Even if you don’t share someone’s political views, look for a point of commonality where you can hear their perspective. “Just seeing people’s emotion is validating, even if the only words that are exchanged are, ‘I see you,’ ” Harris says. “Once people feel validated, the tension is likely to subside, and you will have created an office culture of safety, where people feel encouraged to share and connect.”
Sense and sensitivity
During the Kavanaugh hearings, women’s #MeToo stories poured in via all forms of media—Facebook, newspapers, TV, even elevator screens. People were, en masse, sharing decades-old traumatic experiences with colleagues, friends, and close family members, often for the first time.
It’s a powerful reminder that the current political climate takes a larger toll on marginalized groups, whether women, assault survivors, people of color, or members of the LGBTQ+ community.
“Marginalized groups are experiencing greater amounts of fear,” Harris says. “The safety of the workplace will be greatly impacted by how political conversations are conducted. Are people allowed to share their own stories? Do people have the space to be heard? Are people’s experiences believed?”
Reaching out to colleagues who may be in one of these groups can create an opening for connection, empathy, and a deeper relationship. It can be as simple as asking how they’re finding room for self-care or saying you’d like to support one another.

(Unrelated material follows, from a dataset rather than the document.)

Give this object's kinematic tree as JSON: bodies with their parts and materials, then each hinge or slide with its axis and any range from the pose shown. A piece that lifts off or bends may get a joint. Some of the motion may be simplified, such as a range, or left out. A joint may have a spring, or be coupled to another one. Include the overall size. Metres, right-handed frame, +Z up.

“Focus on the individuals in the room rather than the politicians in these conversations. It’s easier to have empathy when faced with someone’s lived experience, rather than their disdain for a politician,” Harris says.
In that sense, as fraught as this time may be, it also represents an opportunity to build stronger working teams and better mental health for everyone. It’s key to remember that you can do this even if you disagree with people’s ideas, and you can do so without addressing those ideas, too. That’s not some centrist caterwauling so much as the simple fact that expressing compassion isn’t at all a political act.
It’s nothing more (and nothing less) than the kind we all benefit from: a personal one.